* [Directive] From the first line of the data through the line containing "return ring(7.6, PAN_PIN", return each line exactly.

* [Supplied material]

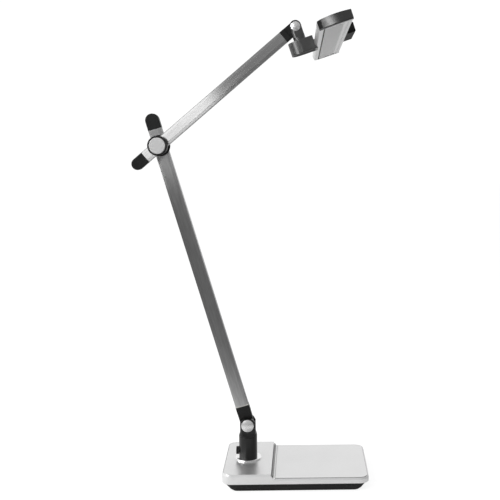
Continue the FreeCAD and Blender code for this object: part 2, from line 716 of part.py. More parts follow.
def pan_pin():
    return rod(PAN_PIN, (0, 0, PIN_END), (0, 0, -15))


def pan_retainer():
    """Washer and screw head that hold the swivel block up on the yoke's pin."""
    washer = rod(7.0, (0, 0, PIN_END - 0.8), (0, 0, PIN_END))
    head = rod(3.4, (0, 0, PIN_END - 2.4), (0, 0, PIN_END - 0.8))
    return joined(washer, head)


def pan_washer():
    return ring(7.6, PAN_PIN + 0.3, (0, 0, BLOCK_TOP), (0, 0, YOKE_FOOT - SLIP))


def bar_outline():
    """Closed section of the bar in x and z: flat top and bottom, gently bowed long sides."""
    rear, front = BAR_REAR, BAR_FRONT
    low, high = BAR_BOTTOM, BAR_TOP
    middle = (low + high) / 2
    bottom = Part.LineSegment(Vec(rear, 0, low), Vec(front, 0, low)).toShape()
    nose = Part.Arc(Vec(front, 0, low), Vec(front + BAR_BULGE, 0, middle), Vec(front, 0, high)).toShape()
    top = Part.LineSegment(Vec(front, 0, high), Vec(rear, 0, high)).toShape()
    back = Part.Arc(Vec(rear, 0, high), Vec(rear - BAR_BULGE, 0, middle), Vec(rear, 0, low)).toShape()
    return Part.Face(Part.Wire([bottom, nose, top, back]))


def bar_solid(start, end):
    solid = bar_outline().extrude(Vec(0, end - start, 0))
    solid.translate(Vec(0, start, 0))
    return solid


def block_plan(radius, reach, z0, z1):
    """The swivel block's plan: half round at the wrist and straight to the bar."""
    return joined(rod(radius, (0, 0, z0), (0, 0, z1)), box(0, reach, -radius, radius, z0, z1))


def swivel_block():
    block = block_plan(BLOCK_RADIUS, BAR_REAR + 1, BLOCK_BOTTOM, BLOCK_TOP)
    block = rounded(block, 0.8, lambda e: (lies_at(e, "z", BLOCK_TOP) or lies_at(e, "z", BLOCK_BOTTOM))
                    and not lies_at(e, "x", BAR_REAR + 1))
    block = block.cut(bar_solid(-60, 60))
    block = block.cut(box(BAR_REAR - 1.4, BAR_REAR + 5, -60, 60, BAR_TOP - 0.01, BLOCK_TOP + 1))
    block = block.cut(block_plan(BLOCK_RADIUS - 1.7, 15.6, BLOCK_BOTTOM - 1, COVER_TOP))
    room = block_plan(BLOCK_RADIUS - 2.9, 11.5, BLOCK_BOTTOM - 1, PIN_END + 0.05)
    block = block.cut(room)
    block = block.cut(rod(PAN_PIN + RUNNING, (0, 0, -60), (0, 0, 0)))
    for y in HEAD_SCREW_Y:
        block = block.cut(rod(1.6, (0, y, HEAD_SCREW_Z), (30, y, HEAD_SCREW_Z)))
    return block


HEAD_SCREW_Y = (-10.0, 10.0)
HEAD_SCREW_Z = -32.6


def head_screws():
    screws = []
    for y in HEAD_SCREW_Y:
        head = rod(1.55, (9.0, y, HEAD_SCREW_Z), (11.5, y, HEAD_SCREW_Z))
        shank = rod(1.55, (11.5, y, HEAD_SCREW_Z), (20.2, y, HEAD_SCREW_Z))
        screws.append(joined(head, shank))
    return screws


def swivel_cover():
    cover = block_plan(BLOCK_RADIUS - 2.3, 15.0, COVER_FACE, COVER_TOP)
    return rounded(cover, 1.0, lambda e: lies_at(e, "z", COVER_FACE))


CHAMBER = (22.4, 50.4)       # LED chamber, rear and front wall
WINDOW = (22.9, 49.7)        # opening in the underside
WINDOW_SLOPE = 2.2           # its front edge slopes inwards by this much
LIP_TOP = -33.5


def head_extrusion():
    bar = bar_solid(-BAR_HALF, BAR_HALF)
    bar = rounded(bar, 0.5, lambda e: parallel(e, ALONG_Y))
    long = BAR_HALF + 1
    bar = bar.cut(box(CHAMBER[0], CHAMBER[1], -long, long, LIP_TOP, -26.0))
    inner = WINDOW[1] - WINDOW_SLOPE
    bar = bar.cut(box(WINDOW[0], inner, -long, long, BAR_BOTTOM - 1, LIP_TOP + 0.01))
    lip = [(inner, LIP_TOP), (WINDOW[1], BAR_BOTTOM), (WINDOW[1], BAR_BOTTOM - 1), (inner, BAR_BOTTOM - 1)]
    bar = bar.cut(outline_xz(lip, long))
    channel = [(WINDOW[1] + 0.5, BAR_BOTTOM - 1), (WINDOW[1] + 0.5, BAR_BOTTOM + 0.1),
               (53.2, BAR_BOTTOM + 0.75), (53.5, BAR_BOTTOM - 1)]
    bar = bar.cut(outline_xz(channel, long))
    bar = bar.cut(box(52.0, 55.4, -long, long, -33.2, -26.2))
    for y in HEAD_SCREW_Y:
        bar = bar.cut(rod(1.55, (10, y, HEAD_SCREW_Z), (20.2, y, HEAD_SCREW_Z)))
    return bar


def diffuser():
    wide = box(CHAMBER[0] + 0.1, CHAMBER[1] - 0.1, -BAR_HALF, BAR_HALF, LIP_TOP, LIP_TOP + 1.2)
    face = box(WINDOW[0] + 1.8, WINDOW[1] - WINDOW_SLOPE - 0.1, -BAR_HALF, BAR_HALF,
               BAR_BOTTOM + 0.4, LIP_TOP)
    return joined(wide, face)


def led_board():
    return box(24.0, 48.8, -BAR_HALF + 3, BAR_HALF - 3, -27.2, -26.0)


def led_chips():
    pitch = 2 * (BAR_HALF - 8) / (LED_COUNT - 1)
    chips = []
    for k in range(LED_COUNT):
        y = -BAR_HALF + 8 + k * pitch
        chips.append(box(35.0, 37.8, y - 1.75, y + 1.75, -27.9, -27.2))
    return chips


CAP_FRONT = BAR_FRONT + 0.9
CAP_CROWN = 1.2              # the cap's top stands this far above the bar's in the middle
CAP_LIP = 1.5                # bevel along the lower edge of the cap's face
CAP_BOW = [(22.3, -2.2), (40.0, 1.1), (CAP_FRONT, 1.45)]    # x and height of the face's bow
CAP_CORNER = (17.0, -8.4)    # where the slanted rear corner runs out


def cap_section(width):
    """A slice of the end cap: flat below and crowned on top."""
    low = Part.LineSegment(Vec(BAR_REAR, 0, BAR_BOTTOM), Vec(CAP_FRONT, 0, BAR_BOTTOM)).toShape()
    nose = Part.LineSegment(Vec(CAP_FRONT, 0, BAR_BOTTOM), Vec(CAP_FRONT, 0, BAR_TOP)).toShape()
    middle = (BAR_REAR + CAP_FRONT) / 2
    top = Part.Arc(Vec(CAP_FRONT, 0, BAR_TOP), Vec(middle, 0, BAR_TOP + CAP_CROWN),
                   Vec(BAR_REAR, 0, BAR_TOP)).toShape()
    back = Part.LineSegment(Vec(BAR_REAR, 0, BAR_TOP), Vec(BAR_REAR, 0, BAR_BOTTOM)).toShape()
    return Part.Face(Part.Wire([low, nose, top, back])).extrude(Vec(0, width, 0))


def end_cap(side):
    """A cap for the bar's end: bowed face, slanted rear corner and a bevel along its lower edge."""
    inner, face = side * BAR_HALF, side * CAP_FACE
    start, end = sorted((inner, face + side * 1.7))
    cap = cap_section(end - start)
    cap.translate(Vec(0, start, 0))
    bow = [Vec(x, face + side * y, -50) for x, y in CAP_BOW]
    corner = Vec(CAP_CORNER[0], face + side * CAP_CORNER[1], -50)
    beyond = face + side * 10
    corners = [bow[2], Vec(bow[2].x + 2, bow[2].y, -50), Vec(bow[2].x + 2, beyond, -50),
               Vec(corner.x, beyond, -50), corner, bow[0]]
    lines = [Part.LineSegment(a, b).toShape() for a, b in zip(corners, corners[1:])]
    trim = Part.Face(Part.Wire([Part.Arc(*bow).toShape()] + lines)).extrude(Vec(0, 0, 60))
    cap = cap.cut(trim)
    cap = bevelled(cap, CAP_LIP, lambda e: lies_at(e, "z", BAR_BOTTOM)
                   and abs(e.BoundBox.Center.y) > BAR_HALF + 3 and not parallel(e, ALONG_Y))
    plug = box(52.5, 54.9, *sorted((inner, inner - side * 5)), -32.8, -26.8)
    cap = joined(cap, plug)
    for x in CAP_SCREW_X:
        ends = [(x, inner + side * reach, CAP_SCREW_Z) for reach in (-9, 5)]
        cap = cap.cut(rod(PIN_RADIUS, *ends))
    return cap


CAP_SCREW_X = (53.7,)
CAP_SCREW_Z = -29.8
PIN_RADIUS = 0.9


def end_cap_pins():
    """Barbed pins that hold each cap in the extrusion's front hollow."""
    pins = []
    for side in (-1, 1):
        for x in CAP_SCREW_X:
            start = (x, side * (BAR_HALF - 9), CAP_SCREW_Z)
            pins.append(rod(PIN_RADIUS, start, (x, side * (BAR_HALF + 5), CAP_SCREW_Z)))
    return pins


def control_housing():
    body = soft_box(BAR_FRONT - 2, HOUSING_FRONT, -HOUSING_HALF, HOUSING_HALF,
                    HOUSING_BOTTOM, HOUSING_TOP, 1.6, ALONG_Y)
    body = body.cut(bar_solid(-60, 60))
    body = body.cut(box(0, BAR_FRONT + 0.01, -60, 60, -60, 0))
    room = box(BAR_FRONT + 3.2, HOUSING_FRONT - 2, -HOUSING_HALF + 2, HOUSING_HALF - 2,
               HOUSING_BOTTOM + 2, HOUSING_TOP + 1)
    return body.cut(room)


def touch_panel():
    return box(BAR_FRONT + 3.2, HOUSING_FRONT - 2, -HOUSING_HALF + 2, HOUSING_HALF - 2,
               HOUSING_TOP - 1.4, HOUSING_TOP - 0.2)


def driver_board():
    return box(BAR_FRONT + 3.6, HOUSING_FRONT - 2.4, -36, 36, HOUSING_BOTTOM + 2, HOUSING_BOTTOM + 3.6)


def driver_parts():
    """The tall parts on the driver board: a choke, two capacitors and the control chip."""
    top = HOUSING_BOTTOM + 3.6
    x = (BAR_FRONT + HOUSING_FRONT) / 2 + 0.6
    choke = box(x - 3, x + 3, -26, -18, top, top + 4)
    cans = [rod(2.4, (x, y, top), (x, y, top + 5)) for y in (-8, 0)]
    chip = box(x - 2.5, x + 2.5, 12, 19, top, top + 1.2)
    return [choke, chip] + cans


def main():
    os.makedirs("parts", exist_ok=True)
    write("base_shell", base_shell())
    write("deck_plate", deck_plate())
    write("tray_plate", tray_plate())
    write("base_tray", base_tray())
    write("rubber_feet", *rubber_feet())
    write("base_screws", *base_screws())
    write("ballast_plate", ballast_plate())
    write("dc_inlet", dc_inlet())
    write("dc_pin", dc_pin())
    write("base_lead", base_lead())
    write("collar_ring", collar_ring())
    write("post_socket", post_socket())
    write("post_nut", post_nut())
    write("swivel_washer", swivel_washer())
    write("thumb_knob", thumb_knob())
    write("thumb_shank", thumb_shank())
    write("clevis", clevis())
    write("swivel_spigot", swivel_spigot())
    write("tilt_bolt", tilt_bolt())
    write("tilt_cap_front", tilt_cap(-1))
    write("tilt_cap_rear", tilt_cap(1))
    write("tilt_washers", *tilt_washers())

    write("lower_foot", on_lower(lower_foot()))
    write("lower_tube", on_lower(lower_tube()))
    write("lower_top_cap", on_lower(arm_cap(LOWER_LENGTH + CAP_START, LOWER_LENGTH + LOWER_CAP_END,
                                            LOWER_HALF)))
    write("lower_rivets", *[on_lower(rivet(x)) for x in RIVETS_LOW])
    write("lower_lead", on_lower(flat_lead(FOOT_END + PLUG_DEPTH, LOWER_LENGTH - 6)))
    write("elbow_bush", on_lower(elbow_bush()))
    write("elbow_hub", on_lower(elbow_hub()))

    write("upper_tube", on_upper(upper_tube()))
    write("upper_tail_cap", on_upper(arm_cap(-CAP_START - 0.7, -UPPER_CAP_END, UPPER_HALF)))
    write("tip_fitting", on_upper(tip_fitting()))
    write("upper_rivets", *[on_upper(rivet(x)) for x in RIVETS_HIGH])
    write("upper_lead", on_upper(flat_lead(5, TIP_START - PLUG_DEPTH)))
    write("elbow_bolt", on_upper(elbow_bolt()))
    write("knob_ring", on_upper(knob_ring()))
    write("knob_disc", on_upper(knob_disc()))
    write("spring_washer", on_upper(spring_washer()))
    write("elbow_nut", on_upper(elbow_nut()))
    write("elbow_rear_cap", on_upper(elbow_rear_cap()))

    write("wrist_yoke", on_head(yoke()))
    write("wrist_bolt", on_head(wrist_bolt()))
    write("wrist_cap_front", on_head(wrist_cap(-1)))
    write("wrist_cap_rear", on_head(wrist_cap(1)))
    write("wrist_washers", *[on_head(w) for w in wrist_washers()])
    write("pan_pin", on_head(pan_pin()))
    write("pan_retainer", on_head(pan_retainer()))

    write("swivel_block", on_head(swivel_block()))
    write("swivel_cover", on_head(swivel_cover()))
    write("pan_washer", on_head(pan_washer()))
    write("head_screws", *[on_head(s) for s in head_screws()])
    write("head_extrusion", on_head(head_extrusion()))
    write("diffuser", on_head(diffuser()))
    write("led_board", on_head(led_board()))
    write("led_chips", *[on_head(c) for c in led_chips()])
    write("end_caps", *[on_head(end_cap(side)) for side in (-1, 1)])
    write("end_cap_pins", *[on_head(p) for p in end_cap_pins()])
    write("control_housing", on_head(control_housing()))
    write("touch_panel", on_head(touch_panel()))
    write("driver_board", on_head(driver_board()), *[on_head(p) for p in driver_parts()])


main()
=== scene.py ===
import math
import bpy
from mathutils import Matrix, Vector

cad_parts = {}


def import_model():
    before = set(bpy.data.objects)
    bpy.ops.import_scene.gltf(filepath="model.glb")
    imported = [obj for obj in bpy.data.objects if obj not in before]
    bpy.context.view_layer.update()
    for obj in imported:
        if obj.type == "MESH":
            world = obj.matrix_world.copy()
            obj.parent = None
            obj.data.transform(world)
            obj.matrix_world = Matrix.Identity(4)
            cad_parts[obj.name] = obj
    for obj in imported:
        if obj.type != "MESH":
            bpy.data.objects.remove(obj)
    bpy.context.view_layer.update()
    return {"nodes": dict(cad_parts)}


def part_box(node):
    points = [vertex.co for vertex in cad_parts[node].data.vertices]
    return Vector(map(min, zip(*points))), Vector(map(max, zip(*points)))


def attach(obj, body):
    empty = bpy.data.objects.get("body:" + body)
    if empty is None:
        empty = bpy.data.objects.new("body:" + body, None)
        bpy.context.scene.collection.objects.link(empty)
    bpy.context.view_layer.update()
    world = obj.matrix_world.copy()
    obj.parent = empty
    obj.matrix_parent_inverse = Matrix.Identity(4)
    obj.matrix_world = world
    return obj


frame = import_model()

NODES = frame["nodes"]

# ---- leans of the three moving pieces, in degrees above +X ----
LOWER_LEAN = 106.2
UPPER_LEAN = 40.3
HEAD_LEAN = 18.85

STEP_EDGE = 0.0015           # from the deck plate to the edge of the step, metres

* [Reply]
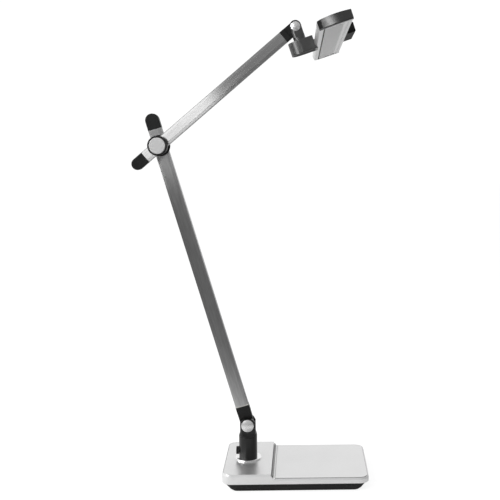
Continue the FreeCAD and Blender code for this object: part 2, from line 716 of part.py. More parts follow.
def pan_pin():
    return rod(PAN_PIN, (0, 0, PIN_END), (0, 0, -15))


def pan_retainer():
    """Washer and screw head that hold the swivel block up on the yoke's pin."""
    washer = rod(7.0, (0, 0, PIN_END - 0.8), (0, 0, PIN_END))
    head = rod(3.4, (0, 0, PIN_END - 2.4), (0, 0, PIN_END - 0.8))
    return joined(washer, head)


def pan_washer():
    return ring(7.6, PAN_PIN + 0.3, (0, 0, BLOCK_TOP), (0, 0, YOKE_FOOT - SLIP))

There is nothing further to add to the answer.